SOURCE MATERIAL

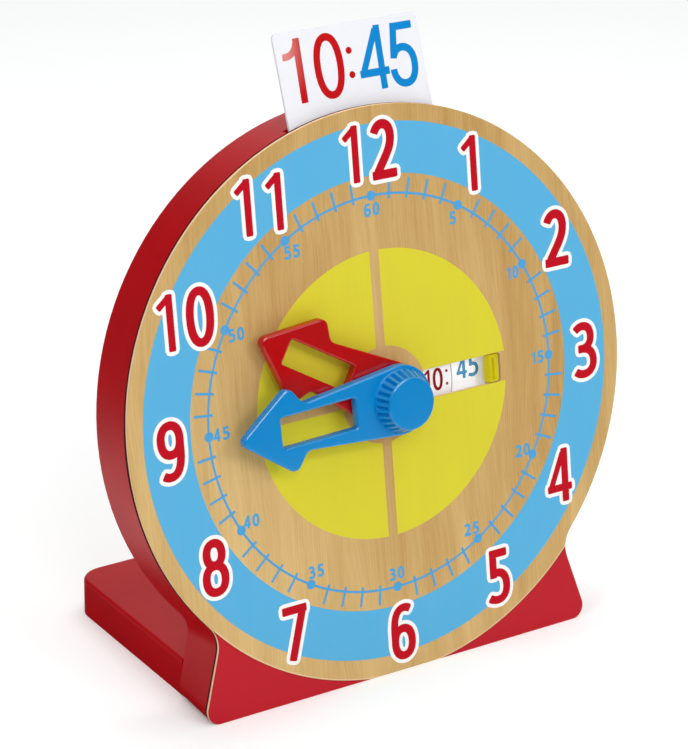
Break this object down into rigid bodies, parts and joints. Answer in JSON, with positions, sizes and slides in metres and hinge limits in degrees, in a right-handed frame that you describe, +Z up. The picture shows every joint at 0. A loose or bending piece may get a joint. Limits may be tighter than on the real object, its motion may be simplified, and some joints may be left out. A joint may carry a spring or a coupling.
{
  "type": "geared teaching clock",
  "caption": "Standing teaching clock: round dial on a hollow case with a foot board, geared hour and minute hands, time window with shutter, and a card slot on top.",
  "frame": {"origin": "on the table, in the middle of the footprint between the dial's lower front edge and the foot board's rear edge", "axes": "+Z up, +Y from the dial towards the back, +X to the right as the dial is read"},
  "size_m": [0.235, 0.1229, 0.2625],
  "materials": {
    "dial_board": "clear satin varnish over light plywood, printed dial, red painted base",
    "red_paint": "red gloss paint over wood",
    "back_board": "bare hardboard, smooth face out",
    "bare_wood": "bare beech",
    "red_plastic": "moulded red, satin gloss",
    "blue_plastic": "moulded blue, satin gloss",
    "yellow_plastic": "moulded yellow, satin gloss",
    "gear_plastic": "moulded natural acetal",
    "white_board": "white printed sheet, satin",
    "card_stock": "white laminated card, satin",
    "steel": "turned bright steel",
    "brass": "turned brass"
  },
  "bodies": {
    "case": {"face_plate": "dial_board", "case_body": "red_paint", "back_cover": "back_board", "cover_screws": "steel", "foot_board": "red_paint", "foot_dowels": "bare_wood", "front_bush": "brass", "rear_bush": "brass", "hand_washer": "gear_plastic", "shutter_guide": "gear_plastic", "intermediate_stud": "steel", "stud_cap": "steel"},
    "minute_arbor": {"minute_shaft": "steel", "minute_pinion": "gear_plastic", "minute_disc": "white_board", "minute_hub": "gear_plastic", "hub_grub_screw": "steel", "shaft_clip": "steel", "shaft_washer": "gear_plastic", "minute_hand": "blue_plastic", "minute_knob": "blue_plastic"},
    "intermediate_arbor": {"intermediate_gear": "gear_plastic"},
    "hour_drive": {"hour_wheel": "gear_plastic", "wheel_sleeve": "brass", "clutch_clip": "steel"},
    "hour_display": {"hour_hand": "red_plastic", "hour_tube": "gear_plastic", "hour_disc": "white_board", "clutch_washer": "steel"},
    "shutter": {"window_shutter": "yellow_plastic"},
    "card": {"time_card": "card_stock"}
  },
  "joints": [
    {"name": "minute_turn", "type": "hinge", "parent": "case", "child": "minute_arbor", "pos_m": [0, -0.04147, 0.11675], "axis": [0, 0.9877, -0.1564], "continuous": true},
    {"name": "intermediate_turn", "type": "hinge", "parent": "case", "child": "intermediate_arbor", "pos_m": [-0.04, -0.04147, 0.11675], "axis": [0, 0.9877, -0.1564], "continuous": true},
    {"name": "hour_turn", "type": "hinge", "parent": "case", "child": "hour_drive", "pos_m": [0, -0.04147, 0.11675], "axis": [0, 0.9877, -0.1564], "continuous": true},
    {"name": "hour_hand_set", "type": "hinge", "parent": "hour_drive", "child": "hour_display", "pos_m": [0, -0.04147, 0.11675], "axis": [0, 0.9877, -0.1564], "continuous": true},
    {"name": "shutter_slide", "type": "slide", "parent": "case", "child": "shutter", "axis": [-1, 0, 0], "range_m": [0, 0.0304]},
    {"name": "card_lift", "type": "slide", "parent": "case", "child": "card", "axis": [0, 0.3681, 0.9298], "range_m": [0, 0.012]}
  ],
  "couplings": [
    {"joint": "intermediate_turn", "follows": "minute_turn", "ratio": -0.33333},
    {"joint": "hour_turn", "follows": "minute_turn", "ratio": 0.083333}
  ]
}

EXERCISE PROMPT
Without changing a word, restate the whole listing.

RESULT OF THE TASK
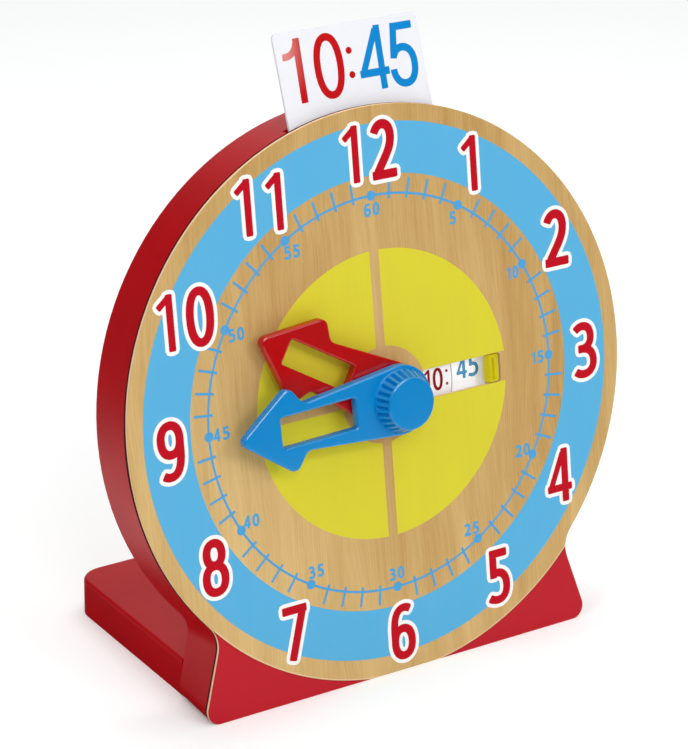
Break this object down into rigid bodies, parts and joints. Answer in JSON, with positions, sizes and slides in metres and hinge limits in degrees, in a right-handed frame that you describe, +Z up. The picture shows every joint at 0. A loose or bending piece may get a joint. Limits may be tighter than on the real object, its motion may be simplified, and some joints may be left out. A joint may carry a spring or a coupling.
{
  "type": "geared teaching clock",
  "caption": "Standing teaching clock: round dial on a hollow case with a foot board, geared hour and minute hands, time window with shutter, and a card slot on top.",
  "frame": {"origin": "on the table, in the middle of the footprint between the dial's lower front edge and the foot board's rear edge", "axes": "+Z up, +Y from the dial towards the back, +X to the right as the dial is read"},
  "size_m": [0.235, 0.1229, 0.2625],
  "materials": {
    "dial_board": "clear satin varnish over light plywood, printed dial, red painted base",
    "red_paint": "red gloss paint over wood",
    "back_board": "bare hardboard, smooth face out",
    "bare_wood": "bare beech",
    "red_plastic": "moulded red, satin gloss",
    "blue_plastic": "moulded blue, satin gloss",
    "yellow_plastic": "moulded yellow, satin gloss",
    "gear_plastic": "moulded natural acetal",
    "white_board": "white printed sheet, satin",
    "card_stock": "white laminated card, satin",
    "steel": "turned bright steel",
    "brass": "turned brass"
  },
  "bodies": {
    "case": {"face_plate": "dial_board", "case_body": "red_paint", "back_cover": "back_board", "cover_screws": "steel", "foot_board": "red_paint", "foot_dowels": "bare_wood", "front_bush": "brass", "rear_bush": "brass", "hand_washer": "gear_plastic", "shutter_guide": "gear_plastic", "intermediate_stud": "steel", "stud_cap": "steel"},
    "minute_arbor": {"minute_shaft": "steel", "minute_pinion": "gear_plastic", "minute_disc": "white_board", "minute_hub": "gear_plastic", "hub_grub_screw": "steel", "shaft_clip": "steel", "shaft_washer": "gear_plastic", "minute_hand": "blue_plastic", "minute_knob": "blue_plastic"},
    "intermediate_arbor": {"intermediate_gear": "gear_plastic"},
    "hour_drive": {"hour_wheel": "gear_plastic", "wheel_sleeve": "brass", "clutch_clip": "steel"},
    "hour_display": {"hour_hand": "red_plastic", "hour_tube": "gear_plastic", "hour_disc": "white_board", "clutch_washer": "steel"},
    "shutter": {"window_shutter": "yellow_plastic"},
    "card": {"time_card": "card_stock"}
  },
  "joints": [
    {"name": "minute_turn", "type": "hinge", "parent": "case", "child": "minute_arbor", "pos_m": [0, -0.04147, 0.11675], "axis": [0, 0.9877, -0.1564], "continuous": true},
    {"name": "intermediate_turn", "type": "hinge", "parent": "case", "child": "intermediate_arbor", "pos_m": [-0.04, -0.04147, 0.11675], "axis": [0, 0.9877, -0.1564], "continuous": true},
    {"name": "hour_turn", "type": "hinge", "parent": "case", "child": "hour_drive", "pos_m": [0, -0.04147, 0.11675], "axis": [0, 0.9877, -0.1564], "continuous": true},
    {"name": "hour_hand_set", "type": "hinge", "parent": "hour_drive", "child": "hour_display", "pos_m": [0, -0.04147, 0.11675], "axis": [0, 0.9877, -0.1564], "continuous": true},
    {"name": "shutter_slide", "type": "slide", "parent": "case", "child": "shutter", "axis": [-1, 0, 0], "range_m": [0, 0.0304]},
    {"name": "card_lift", "type": "slide", "parent": "case", "child": "card", "axis": [0, 0.3681, 0.9298], "range_m": [0, 0.012]}
  ],
  "couplings": [
    {"joint": "intermediate_turn", "follows": "minute_turn", "ratio": -0.33333},
    {"joint": "hour_turn", "follows": "minute_turn", "ratio": 0.083333}
  ]
}